=== Given information ===

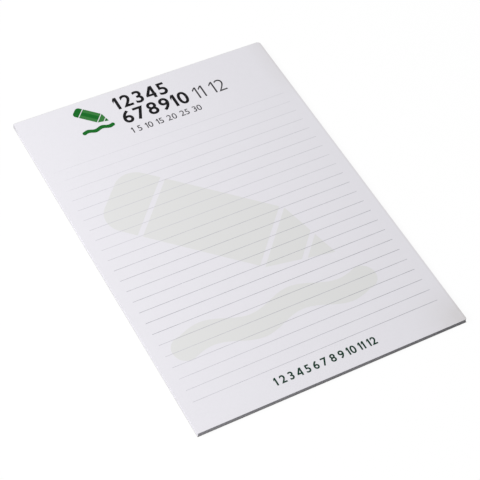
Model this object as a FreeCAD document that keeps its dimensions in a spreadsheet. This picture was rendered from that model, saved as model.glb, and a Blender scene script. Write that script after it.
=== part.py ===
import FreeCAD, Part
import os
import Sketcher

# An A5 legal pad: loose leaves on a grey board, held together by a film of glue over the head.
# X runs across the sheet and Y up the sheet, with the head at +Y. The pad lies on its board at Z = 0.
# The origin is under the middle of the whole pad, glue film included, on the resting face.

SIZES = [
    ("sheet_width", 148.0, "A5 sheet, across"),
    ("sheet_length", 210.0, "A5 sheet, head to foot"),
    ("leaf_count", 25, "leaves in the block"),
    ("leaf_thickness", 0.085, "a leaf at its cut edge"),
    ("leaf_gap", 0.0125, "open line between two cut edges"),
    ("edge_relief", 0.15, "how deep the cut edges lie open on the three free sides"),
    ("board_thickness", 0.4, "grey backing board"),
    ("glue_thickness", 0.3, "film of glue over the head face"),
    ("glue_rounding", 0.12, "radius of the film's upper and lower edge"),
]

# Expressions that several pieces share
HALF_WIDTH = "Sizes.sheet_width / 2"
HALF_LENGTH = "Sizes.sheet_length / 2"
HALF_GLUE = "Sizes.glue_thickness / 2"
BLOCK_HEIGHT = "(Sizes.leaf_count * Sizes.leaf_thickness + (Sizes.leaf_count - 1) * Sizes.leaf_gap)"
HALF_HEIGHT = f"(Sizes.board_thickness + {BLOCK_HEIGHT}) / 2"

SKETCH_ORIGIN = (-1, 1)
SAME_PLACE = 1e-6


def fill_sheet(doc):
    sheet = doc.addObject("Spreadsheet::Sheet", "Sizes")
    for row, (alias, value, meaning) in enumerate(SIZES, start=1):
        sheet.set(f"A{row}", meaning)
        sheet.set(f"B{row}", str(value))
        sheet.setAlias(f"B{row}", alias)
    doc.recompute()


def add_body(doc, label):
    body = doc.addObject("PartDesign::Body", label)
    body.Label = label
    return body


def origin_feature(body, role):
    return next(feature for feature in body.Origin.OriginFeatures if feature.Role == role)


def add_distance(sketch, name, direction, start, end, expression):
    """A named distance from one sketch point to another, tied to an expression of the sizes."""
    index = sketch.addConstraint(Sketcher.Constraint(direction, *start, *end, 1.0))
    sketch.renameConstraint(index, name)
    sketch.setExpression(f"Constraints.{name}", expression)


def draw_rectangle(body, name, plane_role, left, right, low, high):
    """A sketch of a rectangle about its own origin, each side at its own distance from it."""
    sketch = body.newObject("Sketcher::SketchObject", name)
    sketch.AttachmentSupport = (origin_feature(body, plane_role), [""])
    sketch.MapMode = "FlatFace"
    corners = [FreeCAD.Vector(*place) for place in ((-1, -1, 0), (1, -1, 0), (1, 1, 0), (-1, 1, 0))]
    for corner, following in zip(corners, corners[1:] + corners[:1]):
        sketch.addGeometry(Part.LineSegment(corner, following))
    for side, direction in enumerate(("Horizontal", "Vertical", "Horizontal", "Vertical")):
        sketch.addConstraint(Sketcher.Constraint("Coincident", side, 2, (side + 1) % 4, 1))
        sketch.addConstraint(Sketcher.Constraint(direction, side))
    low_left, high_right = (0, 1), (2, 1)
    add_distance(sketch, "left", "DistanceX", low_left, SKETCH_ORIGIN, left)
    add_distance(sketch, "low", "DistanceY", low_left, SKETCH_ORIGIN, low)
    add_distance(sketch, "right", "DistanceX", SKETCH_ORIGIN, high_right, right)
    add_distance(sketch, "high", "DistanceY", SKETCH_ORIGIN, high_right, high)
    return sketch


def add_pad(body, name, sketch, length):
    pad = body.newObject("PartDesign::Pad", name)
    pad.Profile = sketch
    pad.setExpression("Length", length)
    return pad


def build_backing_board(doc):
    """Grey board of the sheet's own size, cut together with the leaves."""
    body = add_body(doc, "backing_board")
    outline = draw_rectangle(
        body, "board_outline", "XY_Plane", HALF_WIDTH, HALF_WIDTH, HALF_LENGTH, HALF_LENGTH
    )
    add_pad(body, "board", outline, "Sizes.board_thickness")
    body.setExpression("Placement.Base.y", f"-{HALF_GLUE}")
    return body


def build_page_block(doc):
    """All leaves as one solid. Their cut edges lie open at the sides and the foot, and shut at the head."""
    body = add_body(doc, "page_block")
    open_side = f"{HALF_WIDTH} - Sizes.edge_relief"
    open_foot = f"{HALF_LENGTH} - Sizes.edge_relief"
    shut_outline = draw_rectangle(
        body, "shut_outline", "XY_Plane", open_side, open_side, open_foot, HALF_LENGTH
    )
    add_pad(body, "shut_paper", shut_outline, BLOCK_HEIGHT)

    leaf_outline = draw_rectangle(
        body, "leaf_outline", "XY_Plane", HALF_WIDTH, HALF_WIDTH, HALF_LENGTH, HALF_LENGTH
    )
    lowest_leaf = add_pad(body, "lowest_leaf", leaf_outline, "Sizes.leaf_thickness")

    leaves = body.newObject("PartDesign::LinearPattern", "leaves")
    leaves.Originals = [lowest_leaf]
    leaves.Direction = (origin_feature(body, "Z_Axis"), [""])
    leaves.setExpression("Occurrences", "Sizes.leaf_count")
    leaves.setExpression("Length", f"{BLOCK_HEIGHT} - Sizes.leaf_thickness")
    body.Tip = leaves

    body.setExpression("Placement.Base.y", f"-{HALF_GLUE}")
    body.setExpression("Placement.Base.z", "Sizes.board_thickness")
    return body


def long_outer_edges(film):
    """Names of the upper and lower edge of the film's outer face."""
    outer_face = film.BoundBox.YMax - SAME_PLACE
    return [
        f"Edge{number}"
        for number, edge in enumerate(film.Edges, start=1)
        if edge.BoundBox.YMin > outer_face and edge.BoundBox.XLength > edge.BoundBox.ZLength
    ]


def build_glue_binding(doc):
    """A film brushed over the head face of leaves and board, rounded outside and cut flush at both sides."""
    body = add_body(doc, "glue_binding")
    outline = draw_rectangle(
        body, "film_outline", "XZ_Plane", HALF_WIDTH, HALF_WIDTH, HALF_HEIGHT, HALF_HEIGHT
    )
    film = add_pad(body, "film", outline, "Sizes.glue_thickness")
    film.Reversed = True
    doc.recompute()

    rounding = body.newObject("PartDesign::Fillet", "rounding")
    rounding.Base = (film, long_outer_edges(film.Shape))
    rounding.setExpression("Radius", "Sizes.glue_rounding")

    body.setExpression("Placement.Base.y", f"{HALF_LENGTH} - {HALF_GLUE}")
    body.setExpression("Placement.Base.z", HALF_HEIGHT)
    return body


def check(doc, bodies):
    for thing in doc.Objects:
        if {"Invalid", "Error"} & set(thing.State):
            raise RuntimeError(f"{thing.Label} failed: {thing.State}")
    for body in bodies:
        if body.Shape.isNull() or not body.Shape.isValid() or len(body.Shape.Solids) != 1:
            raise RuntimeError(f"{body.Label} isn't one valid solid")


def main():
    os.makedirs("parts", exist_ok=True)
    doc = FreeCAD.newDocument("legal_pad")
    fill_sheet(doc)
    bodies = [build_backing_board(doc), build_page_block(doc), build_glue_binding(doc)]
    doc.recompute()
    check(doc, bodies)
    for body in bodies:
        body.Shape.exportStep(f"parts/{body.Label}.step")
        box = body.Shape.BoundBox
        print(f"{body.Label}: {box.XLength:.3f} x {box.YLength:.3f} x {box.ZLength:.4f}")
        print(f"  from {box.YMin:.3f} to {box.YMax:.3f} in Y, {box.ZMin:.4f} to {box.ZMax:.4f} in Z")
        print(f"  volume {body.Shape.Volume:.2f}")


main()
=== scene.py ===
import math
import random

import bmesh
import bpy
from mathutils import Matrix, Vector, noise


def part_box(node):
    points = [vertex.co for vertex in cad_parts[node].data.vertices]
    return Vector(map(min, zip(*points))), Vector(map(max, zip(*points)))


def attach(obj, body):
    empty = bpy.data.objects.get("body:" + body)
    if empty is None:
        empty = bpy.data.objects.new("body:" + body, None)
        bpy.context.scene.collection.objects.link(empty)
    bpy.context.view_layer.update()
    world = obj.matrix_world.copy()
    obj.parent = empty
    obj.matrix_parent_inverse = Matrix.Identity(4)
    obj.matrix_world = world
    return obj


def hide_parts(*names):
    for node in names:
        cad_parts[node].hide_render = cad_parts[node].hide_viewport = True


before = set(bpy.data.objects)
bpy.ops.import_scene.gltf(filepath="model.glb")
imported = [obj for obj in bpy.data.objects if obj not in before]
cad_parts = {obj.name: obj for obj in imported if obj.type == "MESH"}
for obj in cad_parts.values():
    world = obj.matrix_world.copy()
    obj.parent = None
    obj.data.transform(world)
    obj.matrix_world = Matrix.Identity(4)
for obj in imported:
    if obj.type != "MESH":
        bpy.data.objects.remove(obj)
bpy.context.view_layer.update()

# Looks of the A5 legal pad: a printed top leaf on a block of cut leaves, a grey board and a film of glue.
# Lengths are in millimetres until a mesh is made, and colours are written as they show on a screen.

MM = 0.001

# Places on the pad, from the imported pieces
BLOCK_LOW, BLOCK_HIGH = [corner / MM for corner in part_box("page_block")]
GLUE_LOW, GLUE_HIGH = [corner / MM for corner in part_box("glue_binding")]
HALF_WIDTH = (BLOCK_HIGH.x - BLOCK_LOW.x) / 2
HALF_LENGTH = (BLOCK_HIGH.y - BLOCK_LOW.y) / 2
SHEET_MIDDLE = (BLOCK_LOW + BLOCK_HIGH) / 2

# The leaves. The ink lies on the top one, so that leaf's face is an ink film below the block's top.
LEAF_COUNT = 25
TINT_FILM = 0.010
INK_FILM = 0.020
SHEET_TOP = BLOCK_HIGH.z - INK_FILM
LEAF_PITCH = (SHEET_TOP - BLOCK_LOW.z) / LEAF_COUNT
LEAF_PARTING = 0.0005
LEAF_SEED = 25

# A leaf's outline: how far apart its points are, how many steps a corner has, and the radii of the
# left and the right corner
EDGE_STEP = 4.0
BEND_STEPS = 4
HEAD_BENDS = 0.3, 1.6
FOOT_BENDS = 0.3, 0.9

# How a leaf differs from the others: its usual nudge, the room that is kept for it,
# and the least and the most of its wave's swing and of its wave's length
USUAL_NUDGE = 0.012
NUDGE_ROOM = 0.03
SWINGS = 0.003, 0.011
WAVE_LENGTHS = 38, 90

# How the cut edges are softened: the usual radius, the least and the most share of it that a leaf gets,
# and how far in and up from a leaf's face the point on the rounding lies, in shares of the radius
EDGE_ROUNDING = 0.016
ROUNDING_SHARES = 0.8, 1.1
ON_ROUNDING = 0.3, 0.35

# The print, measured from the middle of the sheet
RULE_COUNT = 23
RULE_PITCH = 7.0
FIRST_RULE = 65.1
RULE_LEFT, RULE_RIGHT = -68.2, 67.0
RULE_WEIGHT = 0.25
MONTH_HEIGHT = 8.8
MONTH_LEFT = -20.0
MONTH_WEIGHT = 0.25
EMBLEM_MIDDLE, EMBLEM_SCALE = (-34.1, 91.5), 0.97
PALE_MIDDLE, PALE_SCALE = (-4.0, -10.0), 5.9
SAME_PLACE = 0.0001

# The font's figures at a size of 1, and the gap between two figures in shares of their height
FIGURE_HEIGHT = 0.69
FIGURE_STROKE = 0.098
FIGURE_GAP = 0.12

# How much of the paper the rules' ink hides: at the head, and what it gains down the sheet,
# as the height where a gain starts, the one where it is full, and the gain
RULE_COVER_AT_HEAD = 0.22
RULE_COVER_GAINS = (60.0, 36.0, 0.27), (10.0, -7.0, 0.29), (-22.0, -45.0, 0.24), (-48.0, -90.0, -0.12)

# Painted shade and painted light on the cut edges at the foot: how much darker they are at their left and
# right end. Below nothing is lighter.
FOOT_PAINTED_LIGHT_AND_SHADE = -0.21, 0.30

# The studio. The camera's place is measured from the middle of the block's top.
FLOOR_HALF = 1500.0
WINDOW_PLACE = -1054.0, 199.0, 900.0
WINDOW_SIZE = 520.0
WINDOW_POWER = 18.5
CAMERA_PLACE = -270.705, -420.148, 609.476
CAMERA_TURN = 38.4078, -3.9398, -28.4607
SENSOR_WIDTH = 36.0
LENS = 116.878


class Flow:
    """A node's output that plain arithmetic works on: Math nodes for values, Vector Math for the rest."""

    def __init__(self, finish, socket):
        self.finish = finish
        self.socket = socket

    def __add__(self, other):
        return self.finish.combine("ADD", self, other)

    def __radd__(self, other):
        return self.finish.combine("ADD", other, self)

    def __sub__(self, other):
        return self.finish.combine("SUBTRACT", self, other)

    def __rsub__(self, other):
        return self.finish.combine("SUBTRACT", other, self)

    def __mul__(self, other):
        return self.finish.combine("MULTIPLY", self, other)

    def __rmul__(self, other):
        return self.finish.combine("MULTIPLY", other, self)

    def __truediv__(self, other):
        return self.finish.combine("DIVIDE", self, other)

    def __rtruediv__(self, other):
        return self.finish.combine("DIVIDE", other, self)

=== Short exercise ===
The lines to return run from the one containing "points = [vertex.co" down to the one containing "bpy.context.scene.collection.objects.link(empty)"; give them exactly, both included, and no others.

=== Solution ===
    points = [vertex.co for vertex in cad_parts[node].data.vertices]
    return Vector(map(min, zip(*points))), Vector(map(max, zip(*points)))


def attach(obj, body):
    empty = bpy.data.objects.get("body:" + body)
    if empty is None:
        empty = bpy.data.objects.new("body:" + body, None)
        bpy.context.scene.collection.objects.link(empty)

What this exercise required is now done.